DIRECTION - Give the material again in full, matching it exactly.

DATA SEGMENT -
☆ ☆ ☆
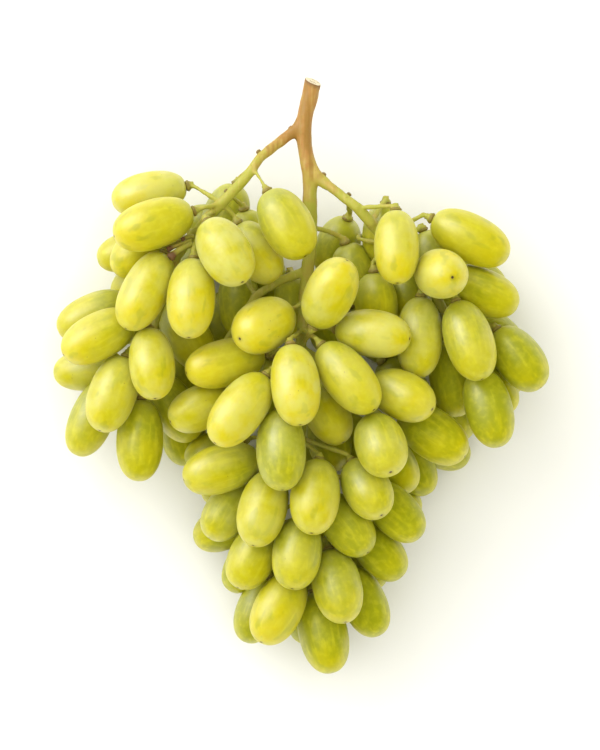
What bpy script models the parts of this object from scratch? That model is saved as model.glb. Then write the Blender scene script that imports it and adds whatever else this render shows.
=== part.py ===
"""A bunch of white seedless table grapes, as cut from the vine and laid on its back.

Lengths are in millimetres until a mesh is made, and MM turns them into metres. X runs across the bunch, Y from its
tail to its cut stalk, and Z up from the surface that it lies on. The places below are counted from a point in the
middle of the bunch, and seat_on_origin() then moves everything so that the origin is the middle of its underside.
"""

import math

import bmesh
import bpy
import numpy as np
from mathutils import Matrix, Vector

MM = 0.001

# --- Driving dimensions, mm ------------------------------------------------------------------------------------------

SKIN_GAP = 0.3  # left between two neighbouring pieces
PRESS_DEPTH = 2.2  # how far the berries of one clump are pressed into each other
SURFACE_FLAT = 0.8  # how far a berry that carries weight is flattened by the surface
LEAST_CUT = 0.05  # a shallower flat than this is pushed up instead of cut
ON_SURFACE = 1e-5  # a point this near the surface counts as on it
TINY = 1e-6  # keeps a division safe where two points fall together
LEAST_LENGTH, MOST_LENGTH = 24.0, 33.0  # of any berry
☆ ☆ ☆
RESPONSE TO THIS EXERCISE -
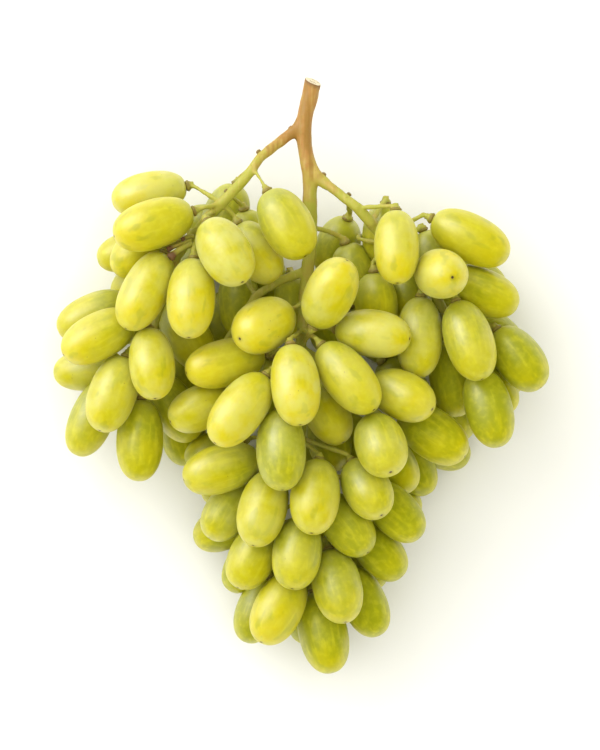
What bpy script models the parts of this object from scratch? That model is saved as model.glb. Then write the Blender scene script that imports it and adds whatever else this render shows.
=== part.py ===
"""A bunch of white seedless table grapes, as cut from the vine and laid on its back.

Lengths are in millimetres until a mesh is made, and MM turns them into metres. X runs across the bunch, Y from its
tail to its cut stalk, and Z up from the surface that it lies on. The places below are counted from a point in the
middle of the bunch, and seat_on_origin() then moves everything so that the origin is the middle of its underside.
"""

import math

import bmesh
import bpy
import numpy as np
from mathutils import Matrix, Vector

MM = 0.001

# --- Driving dimensions, mm ------------------------------------------------------------------------------------------

SKIN_GAP = 0.3  # left between two neighbouring pieces
PRESS_DEPTH = 2.2  # how far the berries of one clump are pressed into each other
SURFACE_FLAT = 0.8  # how far a berry that carries weight is flattened by the surface
LEAST_CUT = 0.05  # a shallower flat than this is pushed up instead of cut
ON_SURFACE = 1e-5  # a point this near the surface counts as on it
TINY = 1e-6  # keeps a division safe where two points fall together
LEAST_LENGTH, MOST_LENGTH = 24.0, 33.0  # of any berry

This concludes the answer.